The Core Challenges of Distributed Agent Memory
Before diving into patterns, it helps to enumerate the pain points that surface when a memory layer moves from a prototype to production.
- Latency Sensitivity – Agents often wait for a memory lookup before deciding the next action. Millisecond‑level delays translate into sluggish user experiences.
- Consistency vs. Availability – Agents may read‑modify‑write the same context concurrently. Strong consistency is required for correctness, but over‑engineering can throttle throughput.
- Vector‑Rich Data – Embeddings (hundreds of dimensions) dominate storage size; traditional key‑value stores struggle with similarity search at scale.
- Dynamic Schema – New agent types introduce fresh fields or index types, demanding schema‑on‑write flexibility.
- Failure Isolation – A single node outage must not cascade into a global coordination freeze.
These constraints shape the structural patterns we’ll explore next.

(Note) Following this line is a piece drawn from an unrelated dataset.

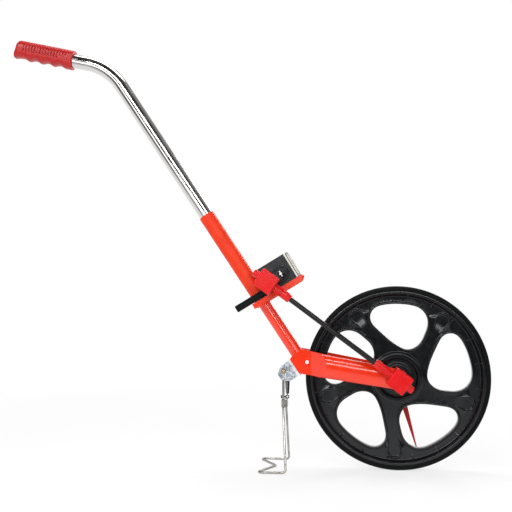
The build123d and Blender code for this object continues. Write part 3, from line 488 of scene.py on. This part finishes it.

Structural Patterns for Autonomous Memory
1. Tiered Caching Layer
A three‑tier cache dramatically cuts round‑trip latency:
| Tier | Technology | Typical Latency | Typical Data |
|---|---|---|---|
| L1 | In‑process LRU (e.g., cachetools in Python) | < 0.1 ms | Hot embeddings & recent context |
| L2 | Distributed cache (Redis Cluster, Aerospike) | 0.5–1 ms | Frequently accessed vectors, session state |
| L3 | Persistent vector store (Milvus, Vespa) | 5–20 ms | Full‑text & similarity index |
Why it works: L1 eliminates network hops for the hottest items, while L2 provides a coherent view across nodes. L3 stores the authoritative source and handles bulk similarity queries.
# Example: Python snippet using redis-py for L2 cache lookup
import redis, json, numpy as np
r = redis.Redis(host="redis-cluster.mycompany.com", port=6379, decode_responses=True)
def get_embedding(key: str) -> np.ndarray:
# Try L1 (process local)
if key in _local_cache:
return _local_cache[key]
# L2 fallback
raw = r.get(key)
if raw:
vec = np.frombuffer(bytes.fromhex(raw), dtype=np.float32)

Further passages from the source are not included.